§ WRITTEN INSTRUCTION
Stop after the line containing "const HUB_OUTER = 8;": print each line exactly from the first line of the listing up to that point.

§ DATASET SECTION
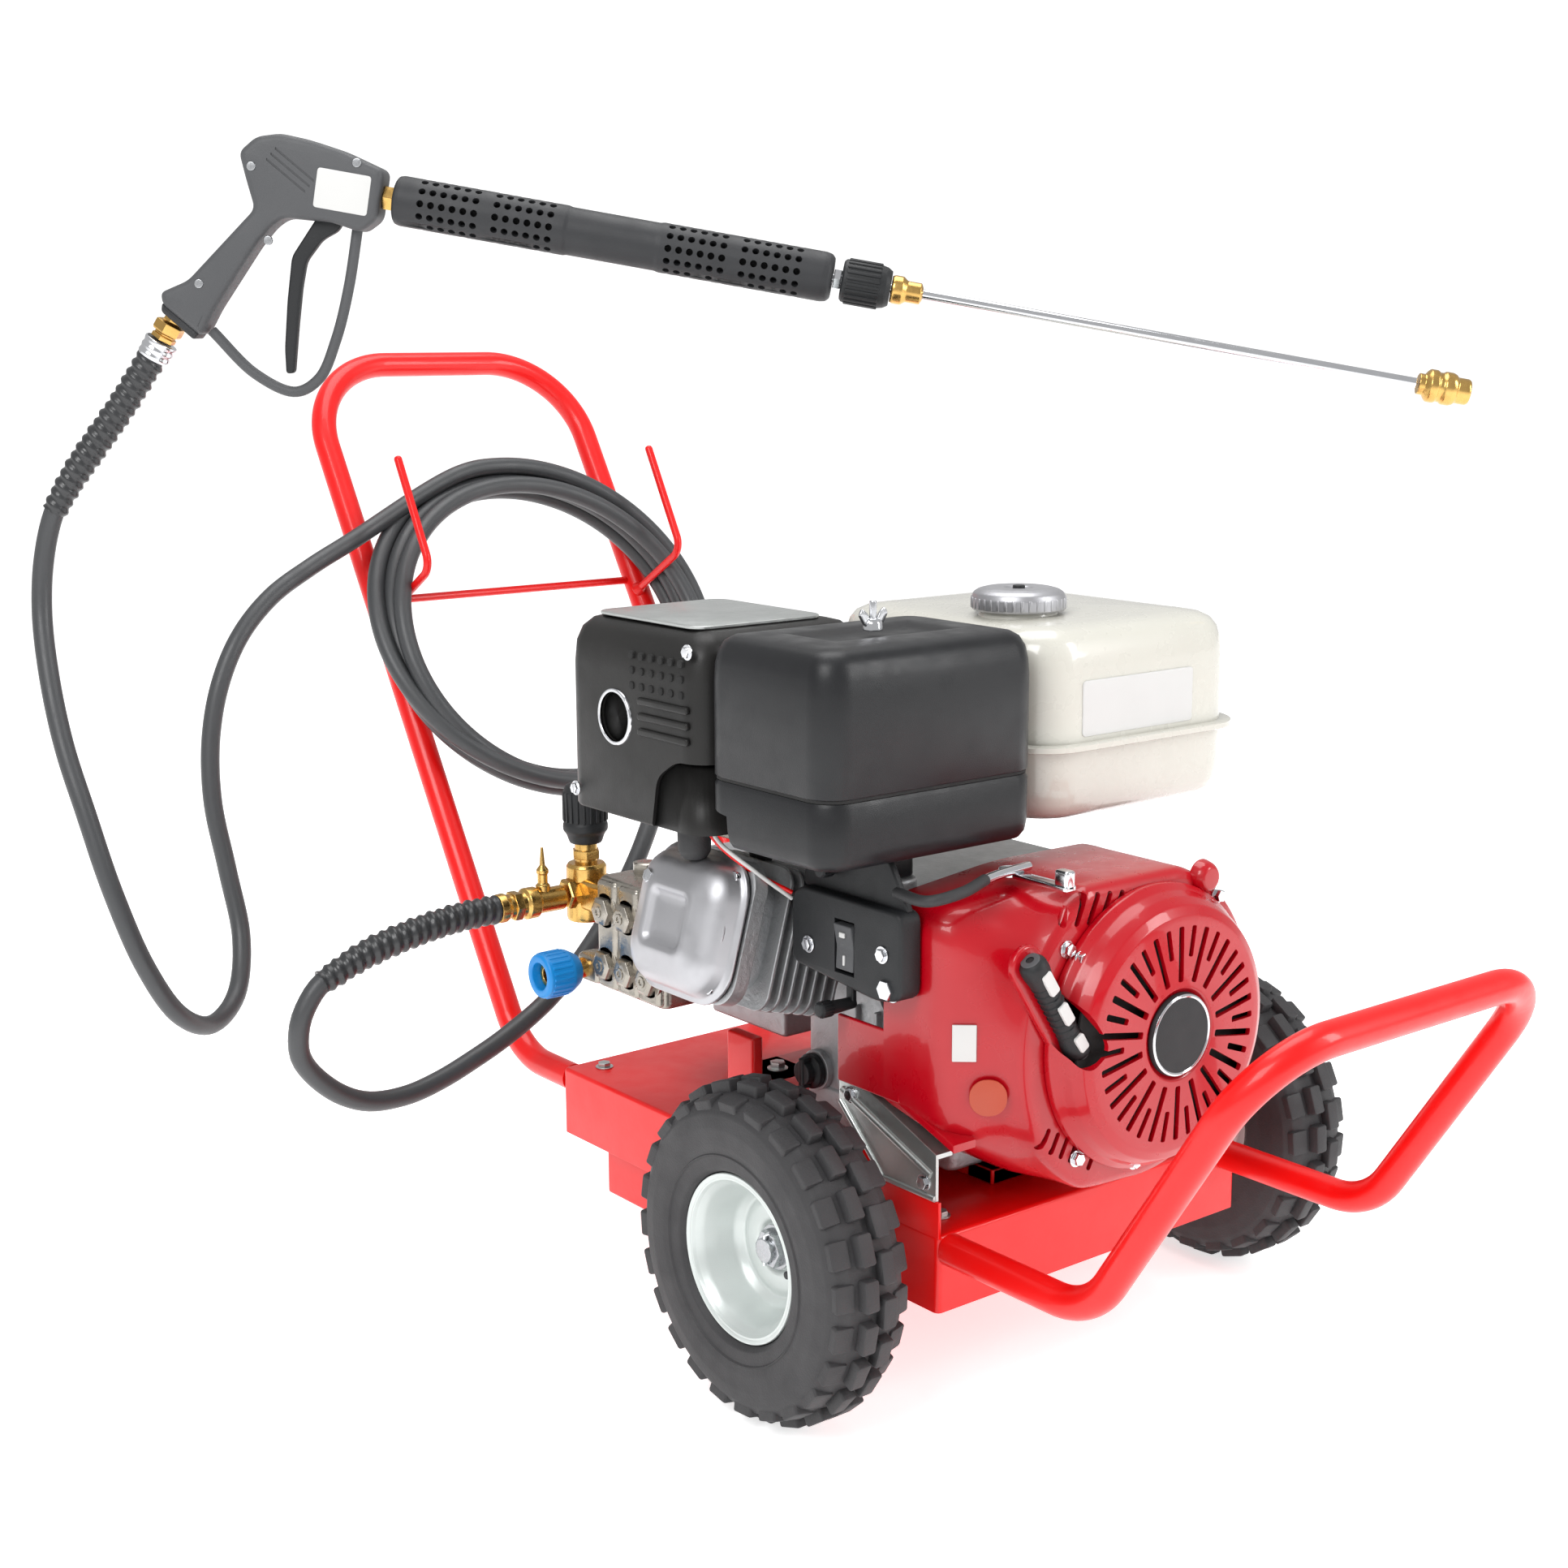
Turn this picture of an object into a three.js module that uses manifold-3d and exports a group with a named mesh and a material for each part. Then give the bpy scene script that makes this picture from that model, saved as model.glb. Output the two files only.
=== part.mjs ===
// Petrol high-pressure washer on a two-wheeled trolley.
// Millimetres. X runs along the axle, -Y is the front (starter side), +Y the push handle, +Z up.
// Everything is first placed from the middle of the axle, on the ground plane z = 0; the last lines
// move the whole group so that its origin is under the middle of the machine.
import * as THREE from "three";
import { mergeVertices } from "three/addons/utils/BufferGeometryUtils.js";
import Module from "manifold-3d";

const wasm = await Module();
wasm.setup();

// ---------------------------------------------------------------- driving sizes
const GAP = 0.3; // between pieces that touch
const DEG = Math.PI / 180;

// wheels and axle
const WHEEL_R = 133;
const TYRE_W = 74;
const TRACK = 504; // between the middles of the tyres
const RIM_R = 66;
const RIM_W = 62;
const AXLE_R = 9.5;
const HUB_R = 17;
const WHEEL_SIDES = 24; // tyre and rim share it, so that their facets line up
const HUB_INNER = 34; // hub face towards the deck, from the middle of the tyre
const HUB_OUTER = 8; // how far inside the middle of the tyre the outer hub face lies

// tubular frame and deck
const TUBE_R = 12.5;
const FRAME_W = 314; // between tube centres
const DECK_ABOVE_AXLE = 19.5; // top of the deck plate
const DECK_W = 338;
const DECK_FRONT = -100;
const DECK_REAR = 415;
const DECK_SKIRT = 62;
const UPSTAND = 27; // red ledge at the front left corner that carries the stay
const SHEET = 3;
const HANDLE_FOOT = 507; // where the leaning legs meet the level of the deck
const HANDLE_LEAN = 31.6 * DEG;
const HANDLE_LENGTH = 754;
const HANDLE_CORNER = 95;
const LOOP_FOOT = -247; // front loop: low bend and top bar
const LOOP_TOP_Y = -393;
const LOOP_RISE = 225;
const LOOP_LOW_BEND = 62;
const LOOP_CORNER = 66;

// rear stand box and its feet
const BOX_W = 296;
const BOX_FRONT = 245;
const BOX_REAR = 377;
const BOX_CLEARANCE = 37; // from the ground
const FOOT_R = 24;
const FOOT_X = 105;
const FOOT_Y = 318;

// hose, its coil and the two hooks
const HOSE_R = 8.75;
const RELIEF_R = 13; // bend protectors at both ends of the hose
const SWIVEL_LENGTH = 25;
const COIL_ALONG = 421; // coil centre, measured up the handle
const COIL_OUT = 45; // and out from the plane of the handle
const COIL_INNER = 157;
const COIL_OUTER = 187;
const COIL_WIDENING = 1.04; // the coil hangs slightly wider than it is high
const COIL_DEPTH = 52;
const HOOK_ALONG = 466;
const HOOK_X = 150;
const HOOK_REACH = 104;
const HOOK_RISE = 121;
const HOOK_R = 4;
const ROD_ALONG = 482;

// engine: heights are measured from the crankshaft
const CRANK_ABOVE_DECK = 145;
const CRANK_TO_BASE = 132;
const CASE_FRONT = -40;
const CASE_REAR = 168;
const CASE_LEFT = -95;
const CASE_RIGHT = 118;
const CYLINDER_Y = 122;
const CYLINDER_TILT = 15.5 * DEG;
const CYLINDER_R = 58;
const COVER_R = 58; // valve cover
const COVER_REACH = 270; // from the crankshaft to the face of the valve cover
const SHROUD_FRONT = -150;
const SHROUD_DEPTH = 108;
const SHROUD_R = 124;
const SHROUD_SIDE = 174;
const SHROUD_WALL = 4;
const CORNER_SLOPE = 34; // how far the front corner is cut back
const STAY_REAR = 17; // sloping stay: its rear end and the heights of its ends
const STAY_REAR_TOP = -38;
const STAY_FRONT_TOP = -81;
const STAY_LIP = 17;
const STARTER_DEPTH = 33;
const STARTER_R = 112;
const DISC_R = 87;
const SLOT_COUNT = 36;
const SLOT_WIDTH = 5.6;
const BADGE_R = 35;
const BLADE_COUNT = 8;
const GRIP_R = 11;
const GRIP_LENGTH = 97;
const GRIP_TILT = -33 * DEG;
const GRIP_AT = [-113, SHROUD_FRONT - GRIP_R - 1.5, 38];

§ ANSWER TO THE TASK
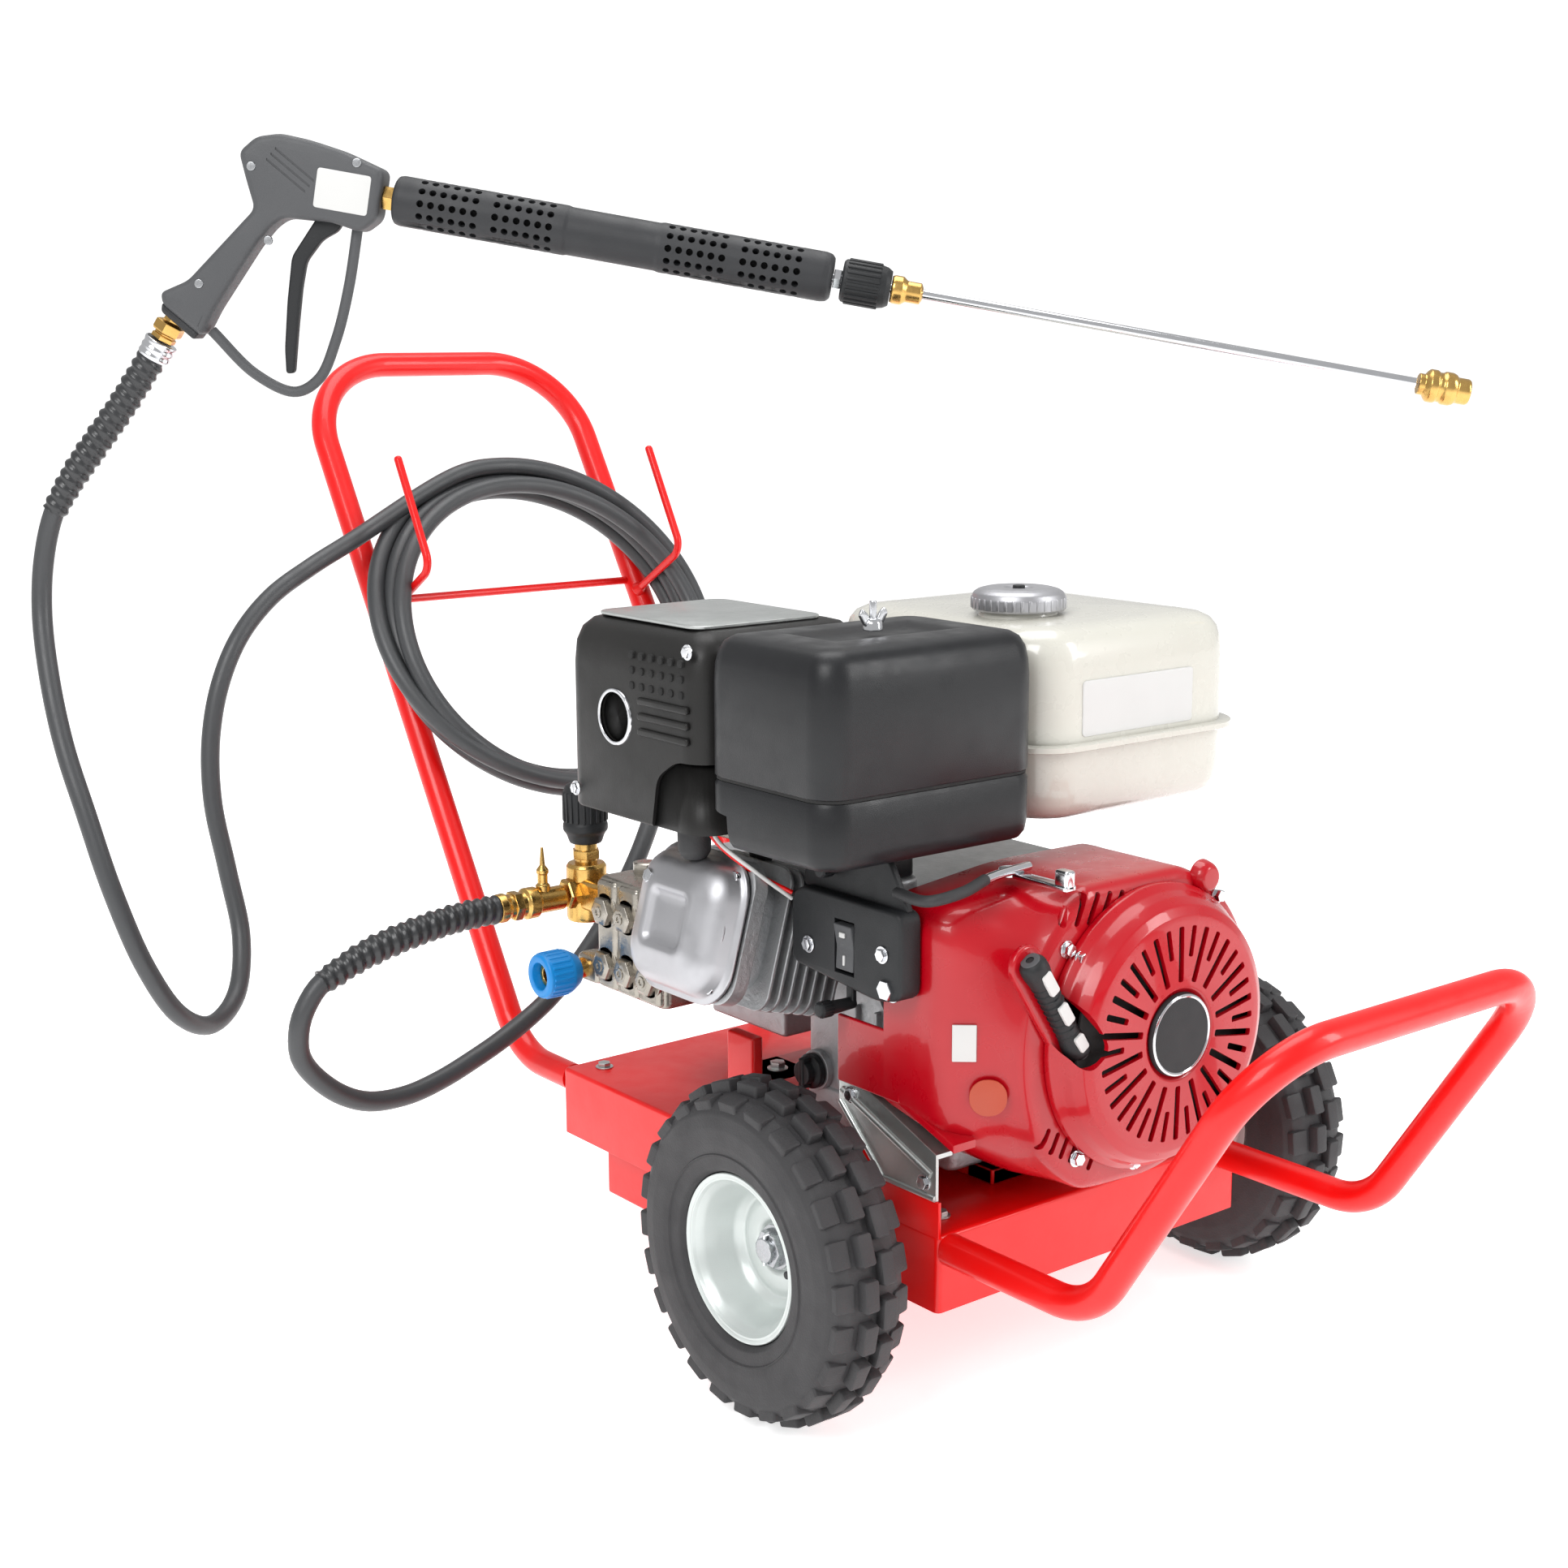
Turn this picture of an object into a three.js module that uses manifold-3d and exports a group with a named mesh and a material for each part. Then give the bpy scene script that makes this picture from that model, saved as model.glb. Output the two files only.
=== part.mjs ===
// Petrol high-pressure washer on a two-wheeled trolley.
// Millimetres. X runs along the axle, -Y is the front (starter side), +Y the push handle, +Z up.
// Everything is first placed from the middle of the axle, on the ground plane z = 0; the last lines
// move the whole group so that its origin is under the middle of the machine.
import * as THREE from "three";
import { mergeVertices } from "three/addons/utils/BufferGeometryUtils.js";
import Module from "manifold-3d";

const wasm = await Module();
wasm.setup();

// ---------------------------------------------------------------- driving sizes
const GAP = 0.3; // between pieces that touch
const DEG = Math.PI / 180;

// wheels and axle
const WHEEL_R = 133;
const TYRE_W = 74;
const TRACK = 504; // between the middles of the tyres
const RIM_R = 66;
const RIM_W = 62;
const AXLE_R = 9.5;
const HUB_R = 17;
const WHEEL_SIDES = 24; // tyre and rim share it, so that their facets line up
const HUB_INNER = 34; // hub face towards the deck, from the middle of the tyre
const HUB_OUTER = 8; // how far inside the middle of the tyre the outer hub face lies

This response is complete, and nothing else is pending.